Earl Family DNA Testing
DNA testing can provide valuable information on your ancestry and lineage.
If you have the surname Earl (or some derivative) then you may or MAY NOT be in the “established” lineage of the original de Erleigh family line.
Not all men with the Surname “Earl” stem from the original de erleigh family AND some with different surnames may be from the de erleigh line and not know it.
Haplogroup R1a
Haplogroup R1b
Ralph Earle YDNA – R1b > R-U106 > Germanic
The confirmed Y-DNA line of Ralph Earle, who came to America in 1634, is R1b > R-M269 > R-U106 Germanic branch (S21/U106/M405).
The principal Proto-Germanic branch of the Indo-European family tree is R1b-S21 (a.k.a. U106 or M405). This haplogroup is found at high concentrations in the Netherlands and north-west Germany. It is likely that R1b-S21 lineages expanded in this region through a founder effect during the Unetice period, then penetrated Scandinavia around 1700 BCE (probably alongside R1a-L664), thereby creating a new culture, the Nordic Bronze Age (1700-500 BCE).
Edward Earle YDNA – R1a > L664 > Germanic
The Edward Earle Sr.(abt.1629-1711) line, who came to America in 1662, is confirmed to be YDNA Haplogroup R1a > L664 > YP1014
These two EARLE lines were both Germanic, not Celtic.
While these lines were not closely biologically related in England (Ralph line R1b and Edward line R1a), they ended up sharing the same surname.
Both lines migrated to England from the same region in about the same timeframe.
Some R1a people accompanied the migration of the R1b tribes. Those R1a men would have belonged to the L664 subclade, the first to split from the Yamna core. These early steppe invaders of R1a and R1b haplogroups were not a homogeneous group, but a cluster of tribes.

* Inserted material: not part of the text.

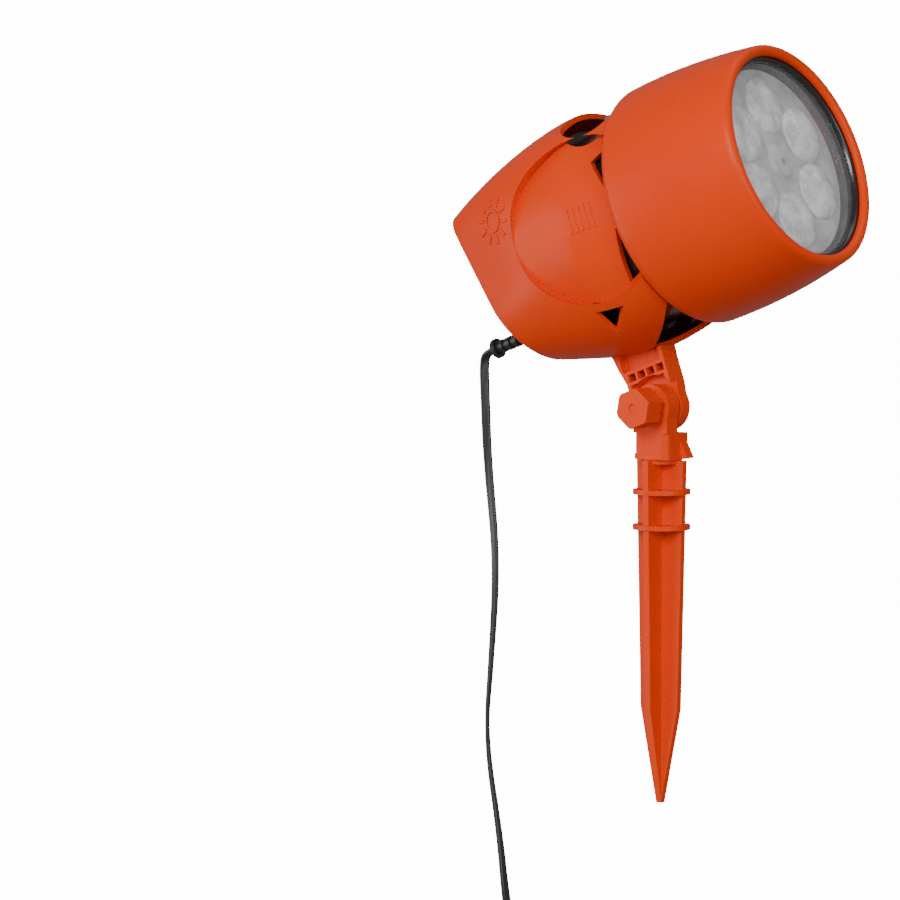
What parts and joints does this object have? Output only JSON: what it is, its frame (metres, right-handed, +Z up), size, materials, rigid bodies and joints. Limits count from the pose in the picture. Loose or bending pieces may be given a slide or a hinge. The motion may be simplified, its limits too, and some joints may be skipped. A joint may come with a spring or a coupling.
{
  "type": "light projector stake",
  "caption": "Tilting garden light projector head on a ground stake, with a slide slot on top, a rotating lens and a lead with a plug.",
  "frame": {"origin": "on the stake's axis at the ground line, the underside of the lower round collar", "axes": "+Z up along the stake, +X the way the lamp head points, -Y the side of the tension knob"},
  "size_m": [0.1893, 0.1154, 0.4198],
  "materials": {
    "front_hood": "moulded satin orange",
    "rear_shell": "moulded satin orange",
    "neck_bracket": "moulded satin orange",
    "tension_knob": "moulded satin orange",
    "stake_head": "moulded satin orange",
    "ground_stake": "moulded satin orange",
    "lens_ring": "gloss black moulding",
    "inner_barrel": "gloss black moulding",
    "gate_frame": "gloss black moulding",
    "slide_cartridge": "gloss black moulding",
    "cover_clamp": "gloss black moulding",
    "lens_plate": "gloss black moulding",
    "motor_bracket": "gloss black moulding",
    "front_cover": "clear",
    "spinning_lens": "clear moulded lens",
    "projection_lenses": "clear",
    "collimators": "clear moulded",
    "slide_windows": "tinted film",
    "clamp_screws": "zinc",
    "board_screws": "zinc",
    "spin_shaft": "ground",
    "spin_motor": "drawn can",
    "leds": "phosphor",
    "led_board": "white board",
    "heat_sink": "cast",
    "driver_board": "green board",
    "driver_parts": "components",
    "hinge_bolt": "zinc",
    "hinge_washer": "friction washer",
    "knob_insert": "turned",
    "strain_relief": "moulded",
    "cord_lead": "twin flex",
    "cord_coil": "twin flex",
    "cord_tie": "twist tie",
    "plug_body": "moulded",
    "plug_blades": "bright"
  },
  "bodies": {
    "stake": {"ground_stake": "ground_stake", "stake_head": "stake_head", "hinge_washer": "hinge_washer", "cord_lead": "cord_lead", "cord_coil": "cord_coil", "cord_tie": "cord_tie", "plug_body": "plug_body", "plug_blades": "plug_blades"},
    "head": {"front_hood": "front_hood", "lens_ring": "lens_ring", "front_cover": "front_cover", "cover_clamp": "cover_clamp", "clamp_screws": "clamp_screws", "rear_shell": "rear_shell", "inner_barrel": "inner_barrel", "gate_frame": "gate_frame", "lens_plate": "lens_plate", "projection_lenses": "projection_lenses", "spin_motor": "spin_motor", "motor_bracket": "motor_bracket", "collimators": "collimators", "leds": "leds", "led_board": "led_board", "heat_sink": "heat_sink", "board_screws": "board_screws", "driver_board": "driver_board", "driver_parts": "driver_parts", "neck_bracket": "neck_bracket", "hinge_bolt": "hinge_bolt", "strain_relief": "strain_relief"},
    "rotor": {"spinning_lens": "spinning_lens", "spin_shaft": "spin_shaft"},
    "slide": {"slide_cartridge": "slide_cartridge", "slide_windows": "slide_windows"},
    "knob": {"tension_knob": "tension_knob", "knob_insert": "knob_insert"}
  },
  "joints": [
    {"name": "head_tilt", "type": "hinge", "parent": "stake", "child": "head", "pos_m": [0, 0, 0.0538], "axis": [0, -1, 0], "range_deg": [-45, 60], "deforming": ["cord_lead"]},
    {"name": "lens_spin", "type": "hinge", "parent": "head", "child": "rotor", "pos_m": [0.05913, 0, 0.15903], "axis": [0.9421, 0, 0.3355], "continuous": true},
    {"name": "slide_pull", "type": "slide", "parent": "head", "child": "slide", "axis": [-0.3355, 0, 0.9421], "range_m": [0, 0.09]},
    {"name": "knob_turn", "type": "hinge", "parent": "head", "child": "knob", "pos_m": [0, 0, 0.0538], "axis": [0, -1, 0], "range_deg": [0, 360]}
  ]
}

It is possible that the R1a-L664 people were a separate tribe, or that they mixed with some R1b tribes, notably R1b-U106, which would later become the main Germanic lineage.
Phylogeographic studies indicate the bulk of modern English R-U106 and R-L664 trace migration to England to the 150 BCE–450 CE window (encompassing late Roman and early Migration Period), with Frisian Diaspora effects dispersing these lineages westward into regions like the West Country (e.g., Somerset, Devon).
The fact that both lines shared a common heritage and surname provides evidence for the theory that, before migrating to England, they were both part of the Heruli tribe.